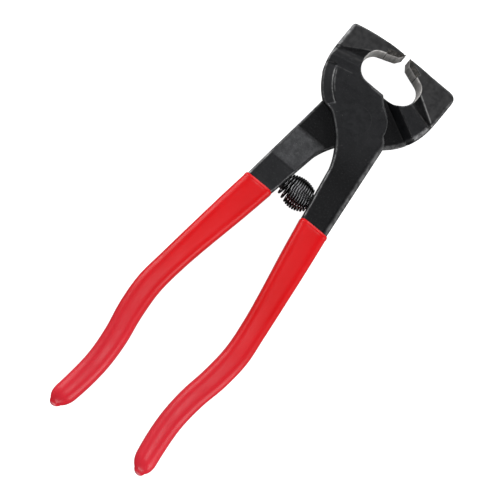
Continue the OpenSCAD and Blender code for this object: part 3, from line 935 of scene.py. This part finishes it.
def sky_ramp(axis, start, end, low, high):
    """Brightness that goes from low to high as the direction's part along axis goes up."""
    node = sky.nodes.new("ShaderNodeMapRange")
    node.interpolation_type = "SMOOTHSTEP"
    for name, value in (("From Min", start), ("From Max", end), ("To Min", low), ("To Max", high)):
        node.inputs[name].default_value = value
    sky.links.new(split.outputs[axis], node.inputs["Value"])
    return node.outputs[0]


strength = sky_ramp("Z", 0.3, 0.92, 0.8, 0.175)               # dark overhead
for part in (sky_ramp("Z", -0.35, 0.05, 0.35, 1.0),           # dim from below
             sky_ramp("Y", -0.55, 0.15, 0.1, 1.0)):           # and on the handles' side
    product = sky.nodes.new("ShaderNodeMath")
    product.operation = "MULTIPLY"
    sky.links.new(strength, product.inputs[0])
    sky.links.new(part, product.inputs[1])
    strength = product.outputs[0]
sky.links.new(strength, sky.nodes["Background"].inputs["Strength"])
sky.nodes["Background"].inputs["Color"].default_value = WHITE

AXIS_DEG = 50.62                       # the tool's axis above the picture's horizontal
TILT_DEG = 4.5                         # the camera stands this far towards the handles
DISTANCE, SENSOR_MM = 0.80, 36
VIEW_WIDTH = 0.2055                    # width of the picture at the tool
VIEW_CENTRE = Vector((0, -0.0688, 0.006))
tilt, roll = math.radians(TILT_DEG), math.radians(AXIS_DEG)
back = Vector((0, -math.sin(tilt), math.cos(tilt)))
tool_up = Vector((0, math.cos(tilt), math.sin(tilt)))
tool_right = tool_up.cross(back)
picture_right = math.cos(roll) * tool_up + math.sin(roll) * tool_right
picture_up = math.sin(roll) * tool_up - math.cos(roll) * tool_right
camera_data = bpy.data.cameras.new("camera")
camera_data.sensor_width = SENSOR_MM
camera_data.lens = SENSOR_MM * DISTANCE / VIEW_WIDTH
camera_data.clip_start, camera_data.clip_end = 0.05, 10
camera = add_to_scene("camera", camera_data)
camera.matrix_world = Matrix((picture_right, picture_up, back)).transposed().to_4x4()
camera.location = VIEW_CENTRE + back * DISTANCE
bpy.context.scene.camera = camera
bpy.context.scene.view_settings.view_transform = "Standard"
-*-*-
| Instructions to follow |
Print the whole listing exactly as it is.

| Solution for this exercise |
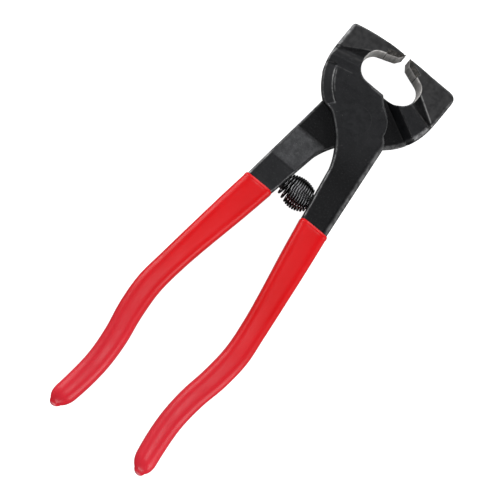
Continue the OpenSCAD and Blender code for this object: part 3, from line 935 of scene.py. This part finishes it.
def sky_ramp(axis, start, end, low, high):
    """Brightness that goes from low to high as the direction's part along axis goes up."""
    node = sky.nodes.new("ShaderNodeMapRange")
    node.interpolation_type = "SMOOTHSTEP"
    for name, value in (("From Min", start), ("From Max", end), ("To Min", low), ("To Max", high)):
        node.inputs[name].default_value = value
    sky.links.new(split.outputs[axis], node.inputs["Value"])
    return node.outputs[0]


strength = sky_ramp("Z", 0.3, 0.92, 0.8, 0.175)               # dark overhead
for part in (sky_ramp("Z", -0.35, 0.05, 0.35, 1.0),           # dim from below
             sky_ramp("Y", -0.55, 0.15, 0.1, 1.0)):           # and on the handles' side
    product = sky.nodes.new("ShaderNodeMath")
    product.operation = "MULTIPLY"
    sky.links.new(strength, product.inputs[0])
    sky.links.new(part, product.inputs[1])
    strength = product.outputs[0]
sky.links.new(strength, sky.nodes["Background"].inputs["Strength"])
sky.nodes["Background"].inputs["Color"].default_value = WHITE

AXIS_DEG = 50.62                       # the tool's axis above the picture's horizontal
TILT_DEG = 4.5                         # the camera stands this far towards the handles
DISTANCE, SENSOR_MM = 0.80, 36
VIEW_WIDTH = 0.2055                    # width of the picture at the tool
VIEW_CENTRE = Vector((0, -0.0688, 0.006))
tilt, roll = math.radians(TILT_DEG), math.radians(AXIS_DEG)
back = Vector((0, -math.sin(tilt), math.cos(tilt)))
tool_up = Vector((0, math.cos(tilt), math.sin(tilt)))
tool_right = tool_up.cross(back)
picture_right = math.cos(roll) * tool_up + math.sin(roll) * tool_right
picture_up = math.sin(roll) * tool_up - math.cos(roll) * tool_right
camera_data = bpy.data.cameras.new("camera")
camera_data.sensor_width = SENSOR_MM
camera_data.lens = SENSOR_MM * DISTANCE / VIEW_WIDTH
camera_data.clip_start, camera_data.clip_end = 0.05, 10
camera = add_to_scene("camera", camera_data)
camera.matrix_world = Matrix((picture_right, picture_up, back)).transposed().to_4x4()
camera.location = VIEW_CENTRE + back * DISTANCE
bpy.context.scene.camera = camera
bpy.context.scene.view_settings.view_transform = "Standard"